Bae agrees, and says achieving uniformity is another touchpoint when making canelés. “I don’t think they’re technically difficult, but it’s hard to get the same consistency,” she says. “They’re simple, but difficult to get right.


So what makes the canelé so special? It really boils down to a crisp exterior teamed with a flavour that showcases both rum and vanilla on an equal playing field. “It’s mellow but rich at the same time,” says Bae. “Good-quality milk and flour are important along with free-range eggs and cultured butter. Raw sugar also adds a caramel flavour.” For Marion, the flavour is all about sharp vanilla and boozy rum “while being perfectly crusty on the outside and chewy in the middle“, she says. “The lingering caramelised crust stuck between your teeth is my favourite part.”
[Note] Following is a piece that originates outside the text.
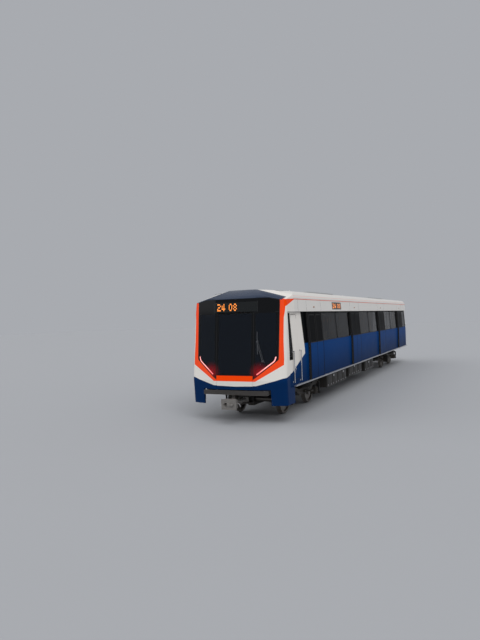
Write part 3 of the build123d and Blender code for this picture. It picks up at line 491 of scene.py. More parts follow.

The canelé is traditionally made in a French copper mould, which yields the best results. Copper moulds provide even heat distribution, resulting in defined lines and a crisp exterior the pastry is known for. However, copper comes at a high cost, with one mould hitting the $25-plus price point. Opting for copper also means each mould needs to be coated in butter or beeswax to ensure the mixture doesn’t stick. Marion uses copper moulds, which Bae also prefers, but canelés can also be made using silicone, which is a more affordable option. “Copper is quite expensive in Australia, and I think you can make good-quality canelés with silicone moulds,” says Bae. “The batter is the most important thing.”


Like most baked goods, dry ingredients and wet ingredients are kept separate until the final mix. The temperature of specific ingredients is also essential to ensuring a successful bake. “The most important part of making canelés is the temperature of the milk,” says Bae. “If the milk is too hot, it cooks the flour and it will come out like a soufflé.” Bae combines the dry ingredients before adding in the milk and the rest of the wet ingredients. “You don’t want to overmix the batter,” she says. “You’re looking at a batter that’s just well combined.”

There’s an extra step involved in the preparation of the batter at Fred’s — ageing. “I heat up milk, butter and vanilla,” says Marion. “I then combine an egg mixture consisting of whole eggs and egg yolks and sift through flour and icing sugar.” The chef goes on to add rum to the mixture before it’s strained and aged over a two-day period.


The canelé cooking process isn’t a matter of setting the timer and walking away, in fact, there’s probably not much time to do anything besides stare into the oven window if you want a perfect product. Canelés are cooked at a high temperature for a short period of time before the temperature is bumped down. “I set the oven to the highest temperature, around 240–250 degrees Celsius,” says Bae. “I reduce it to 210 when I put them in and cook for about 15 minutes. Once they’re boiling, I reduce the temperature to 180 for 10 minutes until they’re brown. You need to check the colour and make the decision when you need to stop baking.” Marion cooks canelés for 10 minutes at a high temperature before lowering, and continually rotates the moulds until they’re ready.

Expect to see more canelés appearing on local menus as consumer awareness continues to rise. As they say, you can’t go wrong with a classic, and it doesn’t get any more classic than a pastry with hundreds of years of history behind it.